Common Questions From Prospective MAC Students

This is an exciting time of year for the MAC Program. Not only is my class getting ready to graduate in just seven short weeks, next year’s class is starting to take shape as new students are admitted to the program. I have had the privilege of speaking to a number of applicants for next year, and I have noticed a theme in many of their questions. Hopefully this blog post will answer some common questions and give you some insight into the inner workings of NC State’s MAC Program.

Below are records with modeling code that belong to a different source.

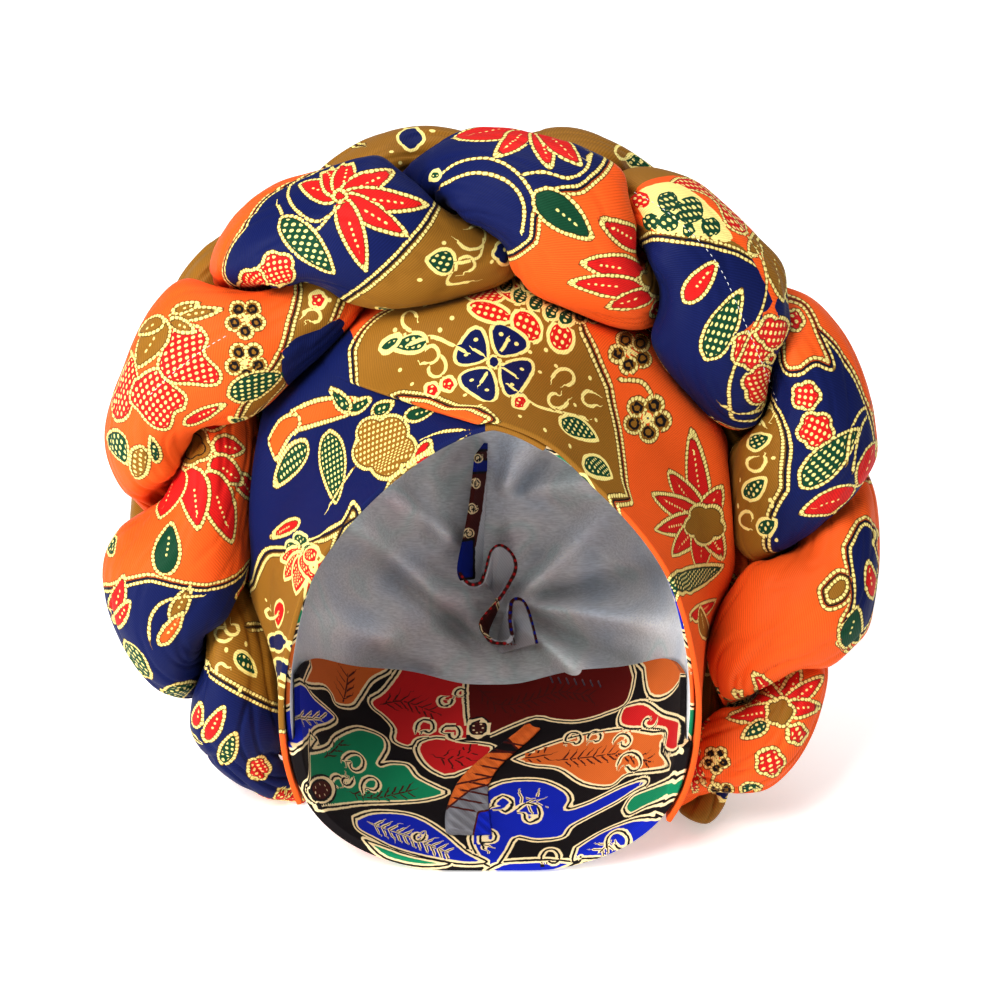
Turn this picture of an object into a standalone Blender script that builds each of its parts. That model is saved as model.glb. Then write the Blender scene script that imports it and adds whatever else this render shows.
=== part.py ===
"""Turban cap: a soft cap of two printed cottons with a padded three-strand plait round the front.

The cap lies on the back of its head, with the head opening towards -Y, the forehead edge up
and the crown towards +Y. Metres, +Z up, origin at the middle of the footprint's box.
"""

import math

import bmesh
import bpy
import numpy as np

# Cap, measured on the outside of its cloth
OPENING_HALF_WIDTH = 0.073   # half of the head opening's width
CAP_HALF_WIDTH = 0.085       # half of the cap's width where the plait lies
CAP_DEPTH = 0.170            # from the opening's edge to the back of the crown
AXIS_HEIGHT = 0.0954         # the opening's middle above the surface that the cap lies on
CROWN_RISE = 0.010           # how far the back of the crown sits above the opening's middle

# Cloth walls and the room between layers
CROWN_WALL = 0.0018
BAND_WALL = 0.0022
HEM_WALL = 0.0020
FRILL_WALL = 0.0016
LAYER_GAP = 0.0004
HEM_GAP = 0.0008             # between the crown and the hem turned in against it

# Plait
RING_RISE = 0.020            # the plait's middle above the opening's middle
RING_SHIFT = 0.003           # the plait's middle to the right of the opening's middle
PLAIT_SEAT = 0.0255          # the plait's middle line above the cloth that it lies on
PLAIT_LEAN = 0.06            # how far the plait leans back for each unit of height
PLAIT_FORWARD = 0.038        # how far the plait's ends come towards the opening
SWING_FRONT = 0.024          # how far a strand swings to the front
SWING_BACK = 0.015           # how far it swings to the back
FRONT_RAISE = 0.0036         # how far its front turns stand out
BACK_SINK = 0.0080           # how far its back turns sink in
STRAND_LIFT = 0.012          # how far a strand swings in and out
STRAND_HALF_WIDTH = 0.0245   # half of a strand's width along the cap
STRAND_HALF_EDGE = 0.0268    # half of its thickness where it turns at the plait's front edge
STRAND_HALF_BACK = 0.0215    # half of its thickness where it turns at the back edge
STRAND_HALF_CROSSING = 0.0165  # half of its thickness where strands cross
STRAND_GAP = 0.0006
STRAND_SLACK = -0.0003       # part of that gap which the middles of a strand's faces may use

# Seam frill, nape hem and gather
HEM_ROLL = 0.005             # how far the rolled hem stands in front of the crown's edge
HEM_SPREAD = 62              # degrees that the hem covers to each side of the bottom
FACING_DEPTH = 0.119         # from the opening's edge to the facing's rear edge
FACING_SIDE_DROP = 0.072     # how much nearer that edge comes at the facing's sides
FACING_WAVE = 0.0025         # how far that edge wanders
FACING_WAVES = 9             # waves of that edge in a full turn
FRILL_HEIGHT = 0.013
FRILL_SWAY = 0.016           # how far the frill's free edge swings to either side
GATHER_START = 0.016         # from the opening's edge to the gather's front end
GATHER_LENGTH = 0.068
GATHER_WIDTH = 0.020         # how far the gather wanders to either side of the middle
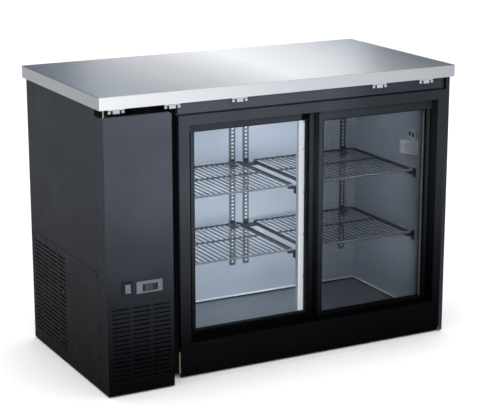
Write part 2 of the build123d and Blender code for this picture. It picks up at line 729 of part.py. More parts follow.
# ---------------------------------------------------------------- doors
def make_door(side, x, y, outer_is_left, seal):
    z = (door_bottom, door_top)
    y_span = (y, y + door_depth)
    if outer_is_left:
        outer_x, inner_x = (x[0], x[0] + outer_stile), (x[1] - inner_stile, x[1])
        glass_x = (outer_x[1], inner_x[0])
        groove_x = (outer_x[0] + 3.0, outer_x[0] + 11.0)
    else:
        outer_x, inner_x = (x[1] - outer_stile, x[1]), (x[0], x[0] + inner_stile)
        glass_x = (inner_x[1], outer_x[0])
        groove_x = (outer_x[1] - 11.0, outer_x[1] - 3.0)
    groove_depth = 10.0
    groove = block(groove_x, (y - 1, y + groove_depth), (glass_bottom, glass_top))
    outer = fillet(block(outer_x, y_span, z).edges().filter_by(Axis.Z), 1.2) - groove
    inner = fillet(block(inner_x, y_span, z).edges().filter_by(Axis.Z), 1.2)
    add(f"{side}_door_stiles", outer, inner)

    mid_y = y + door_depth / 2
    axle_z = track_rib_top + running_gap + roller_radius
    roller_spots = {"a": glass_x[0] + 50.0, "b": glass_x[1] - 50.0}
    bottom = block(glass_x, y_span, (door_bottom, glass_bottom))
    channel_x = (glass_x[0] - 1, glass_x[1] + 1)
    channel = block(channel_x, (mid_y - 5.0, mid_y + 5.0), (door_bottom - 1, 114.0))
    axle = 1.6
    axle_reach = 8.0
    bore_y = (mid_y - axle_reach - running_gap, mid_y + axle_reach + running_gap)
    bore_radius = axle + bearing_gap
    bores = []
    for rx in roller_spots.values():
        bores.append(rod((rx, bore_y[0], axle_z), (rx, bore_y[1], axle_z), bore_radius))
    top = block(glass_x, y_span, (glass_top, door_top))
    add(f"{side}_door_rails", bottom - channel - bores, top)

    for end, rx in roller_spots.items():
        half = roller_width / 2
        wheel = rod((rx, mid_y - half, axle_z), (rx, mid_y + half, axle_z), roller_radius)
        stub = rod((rx, mid_y - axle_reach, axle_z), (rx, mid_y + axle_reach, axle_z), axle)
        add(f"{side}_door_roller_{end}", wheel + stub)

    glass_z = (glass_bottom, glass_top)
    front_pane = (y + pane_recess, y + pane_recess + pane)
    rear_pane = (front_pane[0] + unit_depth - pane, front_pane[0] + unit_depth)
    panes = [block(glass_x, span, glass_z) for span in (front_pane, rear_pane)]
    add(f"{side}_door_glass", *panes)
    gasket = ring_bars(glass_x, (front_pane[1], rear_pane[0]), glass_z, 3.0)
    gasket += ring_bars(glass_x, (y + 3.5, front_pane[0]), glass_z, 3.0)
    gasket += ring_bars(glass_x, (rear_pane[1], rear_pane[1] + 2.5), glass_z, 3.0)
    if seal:
        strip_x = (inner_x[0] + 3, inner_x[1] - 3)
        gasket.append(block(strip_x, (y_span[1], y_span[1] + 3.0), (z[0] + 3, z[1] - 18)))
    add(f"{side}_door_seals", *gasket)


make_worktop()
make_worktop_clips()
make_left_panels()
make_right_panel()
make_back_panels()
make_base()
make_front_trim()
make_tracks()
make_jambs()
make_front_cover()
make_controller()
make_switch()
make_cabinet()
make_mullion()
make_pilasters()
make_shelves()
make_thermometer()
make_evaporator()
make_condensing_unit()
make_door("left", left_door_x, y_left_door, True, False)
make_door("right", right_door_x, y_right_door, False, True)

for name, shape in nodes.items():
    shape.label = name
    export_step(shape, f"parts/{name}.step")
print(len(nodes), "nodes")
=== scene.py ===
import json
import math

import bmesh
import bpy
from mathutils import Euler, Matrix, Vector


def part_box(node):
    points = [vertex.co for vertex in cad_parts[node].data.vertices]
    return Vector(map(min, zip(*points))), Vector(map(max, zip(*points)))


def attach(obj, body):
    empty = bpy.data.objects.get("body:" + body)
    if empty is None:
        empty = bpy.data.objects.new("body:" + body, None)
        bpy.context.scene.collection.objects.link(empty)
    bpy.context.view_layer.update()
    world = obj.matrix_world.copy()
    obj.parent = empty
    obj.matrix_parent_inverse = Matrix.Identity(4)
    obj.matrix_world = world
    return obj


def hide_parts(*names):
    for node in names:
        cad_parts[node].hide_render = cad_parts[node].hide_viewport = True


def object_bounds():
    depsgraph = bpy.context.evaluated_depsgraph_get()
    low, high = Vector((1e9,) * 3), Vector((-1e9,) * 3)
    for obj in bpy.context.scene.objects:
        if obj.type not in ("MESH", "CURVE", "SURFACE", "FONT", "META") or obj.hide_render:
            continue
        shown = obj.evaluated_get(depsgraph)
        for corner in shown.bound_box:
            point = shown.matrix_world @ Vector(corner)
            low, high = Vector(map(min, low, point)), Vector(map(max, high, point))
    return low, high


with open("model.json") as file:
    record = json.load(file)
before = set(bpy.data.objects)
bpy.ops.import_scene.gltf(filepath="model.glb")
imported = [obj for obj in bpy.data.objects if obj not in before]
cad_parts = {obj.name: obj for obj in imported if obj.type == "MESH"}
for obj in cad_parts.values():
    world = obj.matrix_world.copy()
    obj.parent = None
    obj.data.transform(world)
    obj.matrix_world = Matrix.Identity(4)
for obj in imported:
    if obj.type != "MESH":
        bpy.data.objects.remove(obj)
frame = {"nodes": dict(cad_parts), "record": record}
cad_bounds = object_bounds()
nodes = frame["nodes"]
full_width = (cad_bounds[0][0], cad_bounds[1][0])
full_height = (cad_bounds[0][2], cad_bounds[1][2])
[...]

First, prospective students often ask about the professors in the program. I attended a smaller university for undergrad, and I was worried that I would get ‘lost in the shuffle’ of a big state school like NC State. However, my fears were unfounded. The MAC Program is small enough that you get to know everyone, including the professors. The professors have an open door policy, and are more than willing to meet with you to explain confusing concepts or assignments. This question about professors often segues into another common question: “What are the classes like?” I would be lying if I didn’t say that classes can be very challenging, and they certainly were not what I expected. Fall semester classes focus much more on the ‘soft skills’ of accounting – like research, internal controls, and financial management decisions. These classes involved a lot of writing and group work, and several ‘real life’ practicums that paralleled what we were learning. I don’t think we made a single accounting journal entry all semester. Spring semester, on the other hand, focuses on more technical skills, like auditing, business law, and financial accounting.

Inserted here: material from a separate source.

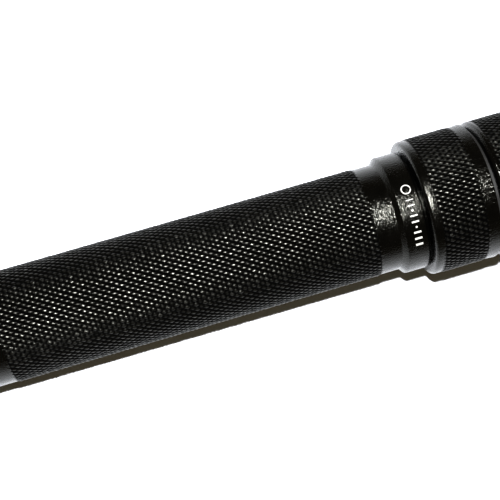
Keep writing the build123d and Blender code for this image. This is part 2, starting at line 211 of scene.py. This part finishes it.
def mesh_object(name, points, faces, smooth_below=35.0):
    """A mesh object from points in millimetres, smooth where its faces meet at less than an angle."""
    mesh = bpy.data.meshes.new(name)
    mesh.from_pydata([(x * MM, y * MM, z * MM) for x, y, z in points], [], faces)
    work = bmesh.new()
    work.from_mesh(mesh)
    bmesh.ops.remove_doubles(work, verts=work.verts, dist=1e-8)
    bmesh.ops.dissolve_degenerate(work, edges=work.edges, dist=1e-9)
    work.to_mesh(mesh)
    work.free()
    mesh.shade_smooth()
    mesh.set_sharp_from_angle(angle=math.radians(smooth_below))
    piece = bpy.data.objects.new(name, mesh)
    bpy.context.scene.collection.objects.link(piece)
    return piece


def level_normals(piece):
    """Leaves wide faces truly flat or round, and the narrow broken edges between them to bend the light."""
    step = piece.modifiers.new("normals", "WEIGHTED_NORMAL")
    step.keep_sharp = True
    apply_modifiers(piece)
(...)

Another common question people ask is about the composition of the class. While many students attended NC State for undergrad, over half attended other institutions. We have a number of international students as well, which adds an interesting perspective to our class discussions. In addition, not everyone is coming straight from undergrad. Many people have a few years of work experience and some are coming back for a second career. This year’s class has 106 students. It’s a good mix – big enough to be interesting and small enough to get to know everyone a little bit. You get to know other students through all the group work in the program, but we also spend time together outside of class with the social events planned by the MAC Student Board.

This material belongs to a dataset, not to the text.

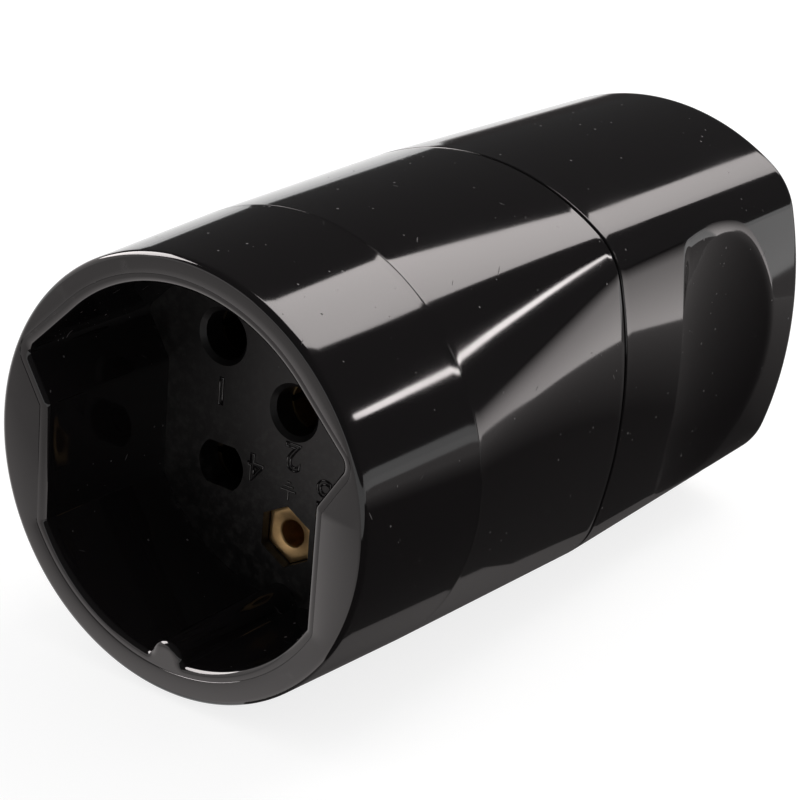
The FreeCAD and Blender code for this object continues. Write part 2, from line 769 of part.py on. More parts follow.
def build_earth_contact():
    """The hexagonal earth contact with its small bore, flange and screw terminal."""
    body = start_body("earth_contact", EARTH[0], ZERO, EARTH[1])
    face = size("recess_depth") + size("hex_set_back")
    for radius, start, end in (
        (size("earth_flange_radius"), flange_front, tower_rear),
        (size("earth_barrel_radius"), tower_rear, barrel_rear),
    ):
        disc = cross_section(body, start)
        draw_circle(disc, ZERO, ZERO, radius)
        pad(body, disc, end - start)
    hexagon = cross_section(body, face)
    draw_hexagon(hexagon, size("hex_half_flats"))
    pad(body, hexagon, flange_front - face)
    pocket_circles(body, face, [(ZERO, ZERO)], size("earth_bore_radius"), size("earth_bore_depth"))
    pocket_circles(body, barrel_rear - size("wire_bore_depth"), [(ZERO, ZERO)],
                   size("wire_bore_radius"), size("wire_bore_depth"))
    drill_terminal(body)
    return body


def build_screw(label, place, shank, length, head, head_height, turn=0):
    """A slotted screw with its head's underside at the place, and the head rearward before the turn."""
    body = start_body(label, *place, X_AXIS, turn)
    revolve(body, [
        (ZERO, -length), (shank, -length), (shank, ZERO),
        (head, ZERO), (head, head_height), (ZERO, head_height),
    ])
    half, reach = size("slot_width") / TWO, head + size("fit_gap")
    slot = cross_section(body, head_height)
    draw_box(slot, -reach, reach, -half, half)
    pocket(body, slot, size("slot_depth"), backward=True)
    return body


def build_insert(side, place):
    """A threaded brass insert, pressed into its boss from the rear."""
    x, z = place
    body = start_body(f"insert_{side}", x, ZERO, z)
    front, rear = insert_front, insert_front + size("insert_length")
    revolve(body, [
        (size("insert_bore_radius"), front), (size("insert_radius"), front),
        (size("insert_radius"), rear), (size("insert_bore_radius"), rear),
    ])
    return body


def build_clamp_bar():
    """The bar that presses the cord into its saddle, arched underneath."""
    body = start_body("clamp_bar")
    half, low, top = size("clamp_half_width"), size("clamp_bottom"), size("clamp_top")
    arch = side_of(size("cord_radius"), low)
    length = size("clamp_length")
    outline = cross_section(body, clamp_middle - length / TWO)
    draw_outline(outline, [(half, low), (half, top), (-half, top), (-half, low), (-arch, low), (arch, low)],
                 {4: (size("cord_radius"), -1)})
    block = pad(body, outline, length)
    dress_edges(body, "Fillet", block, size("clamp_edge_round"), lambda e: runs_along(e, half, top))
    plan = sketch_on(body, "XY_Plane", top)
    for x in CLAMP_SCREWS.values():
        draw_circle(plan, x, clamp_middle, size("terminal_shank_radius") + size("fit_gap"))
    pocket(body, plan, top - low)
    return body


def build_screws():
    """Every screw, each seated under its head."""
    small = (size("small_shank_radius"), size("small_head_radius"), size("small_head_height"))
    terminal = (size("terminal_shank_radius"), size("terminal_head_radius"), size("terminal_head_height"))
    made = []

    def add(label, place, kind, length, turn=0):
        shank, head, height = kind
        made.append(build_screw(label, place, shank, length, head, height, turn))

    for side, (x, z) in CONTACTS.items():
        below = z.value < 0
        seat = z - size("barrel_radius") if below else z + size("barrel_radius")
        turn = -QUARTER_TURN if below else QUARTER_TURN
        add(f"terminal_screw_{side}", (x, terminal_plane, seat), terminal,
            size("terminal_screw_length"), turn)
    earth_seat = EARTH[1] + size("earth_barrel_radius")
    add("terminal_screw_earth", (ZERO, terminal_plane, earth_seat), terminal,
        size("terminal_screw_length"), QUARTER_TURN)
    for side, x in CLAMP_SCREWS.items():
        add(f"clamp_screw_{side}", (x, clamp_middle, size("clamp_top")), terminal,
            size("clamp_screw_reach"), QUARTER_TURN)
    for side, (x, z) in CARRIER_SCREWS.items():
        add(f"carrier_screw_{side}", (x, plate_rear - size("small_head_height"), z), small,
            size("carrier_screw_length"))
    for side, (x, z) in RETAINER_SCREWS.items():
        add(f"retainer_screw_{side}", (x, retainer_rear, z), small, size("retainer_screw_length"))
    housing = (size("housing_shank_radius"), size("housing_head_radius"), size("housing_head_height"))
    for side, (x, z) in HOUSING_SCREWS.items():
        add(f"housing_screw_{side}", (x, screw_seat, z), housing, screw_seat - insert_front - size("fit_gap"))
    return made


def build_all():
    """Builds every sub-part and returns the bodies."""
    fill_sheet()
    bodies = [
        build_front_collar(), build_contact_carrier(), build_contact_retainer(),
        build_middle_shell(), build_rear_grip(), build_earth_contact(), build_clamp_bar(),
    ]
    for side, place in CONTACTS.items():
        turn = HALF_TURN if place[1].value < 0 else 0
        bodies.append(build_contact(side, place, turn))
        bodies.append(build_spring(side, place))
    for side, place in HOUSING_SCREWS.items():
        bodies.append(build_insert(side, place))
    return bodies + build_screws()


def export(bodies):
    """Checks every object's state and every sub-part's shape, then writes one file for each sub-part."""
    doc.recompute()
    for item in doc.Objects:
        if "Invalid" in item.State or "Error" in item.State:
            raise RuntimeError(f"{item.Label} is {item.State}")
    for body in bodies:
        shape = body.Shape
        if shape.isNull() or not shape.isValid() or len(shape.Solids) != 1:
            raise RuntimeError(f"{body.Label} is not one valid solid")
    os.makedirs("parts", exist_ok=True)
    for body in bodies:
        body.Shape.exportStep(f"parts/{body.Label}.step")
        print(body.Label, round(body.Shape.Volume, 1))


export(build_all())
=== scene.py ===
"""Dresses an inline socket connector: glossy housing, satin carrier, brass and steel inside.

Every shape of the connector is drawn in millimetres about its own axis: x to the right, y rearward
from the rim and z upward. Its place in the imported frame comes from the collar's box.
"""
import sys
import logging
import math
from collections.abc import Iterable, Sequence
from dataclasses import asdict, dataclass
from enum import Enum

import bmesh
import bpy
from bmesh.types import BMEdge, BMesh, BMVert
from mathutils import Matrix, Vector


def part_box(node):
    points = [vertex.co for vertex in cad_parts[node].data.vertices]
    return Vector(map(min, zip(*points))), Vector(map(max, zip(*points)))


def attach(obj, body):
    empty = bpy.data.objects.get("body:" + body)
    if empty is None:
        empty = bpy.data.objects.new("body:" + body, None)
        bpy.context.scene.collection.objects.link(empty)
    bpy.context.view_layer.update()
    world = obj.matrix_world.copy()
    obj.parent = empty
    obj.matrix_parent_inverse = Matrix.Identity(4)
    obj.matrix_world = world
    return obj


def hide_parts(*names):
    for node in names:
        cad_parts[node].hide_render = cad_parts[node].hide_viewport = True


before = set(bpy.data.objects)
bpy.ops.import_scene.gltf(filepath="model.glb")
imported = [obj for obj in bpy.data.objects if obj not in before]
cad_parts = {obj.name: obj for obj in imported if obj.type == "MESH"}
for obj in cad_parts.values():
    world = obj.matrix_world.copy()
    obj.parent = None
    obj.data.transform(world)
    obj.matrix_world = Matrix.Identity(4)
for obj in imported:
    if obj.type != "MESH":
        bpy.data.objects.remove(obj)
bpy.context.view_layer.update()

LOG = logging.getLogger("inline_socket")
BODY = "root"
MM = 0.001
TINY = 0.001  # a length in millimetres, a turn or a share that counts as nothing
SETTLE = 0.06  # from a rounding to the next loop, so that the shading turns only in the rounding
SHARP_ANGLE = math.radians(32)
QUARTER = math.pi / 2
HALF = math.pi
FULL = 2 * math.pi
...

The class schedule is another good thing to know – core MAC classes usually meet in the afternoons, Monday through Thursday. Electives either meet in the mornings during those days or as a once a week night class. Everyone takes similar classes, which makes scheduling group meetings easier. Also, there’s no class on Friday, which is fantastic. Usually my Fridays are spent catching up (or getting ahead) on homework, but sometimes it is truly a free day to enjoy.

A final point about the program at State: the recruiting process is terrific. Although I started the program with an offer in hand, many students went through recruiting in the fall. NC State connects students with employers from all over. Even though many students stay in the South, it is certainly not a requirement to work in North Carolina. The class of 2015 is sending students to all parts of the country – even as far away as New York, San Diego, and Chicago.

My six months in the MAC program have been challenging and rewarding. I recommend it to anyone is search of a top quality accounting program at a wonderful school.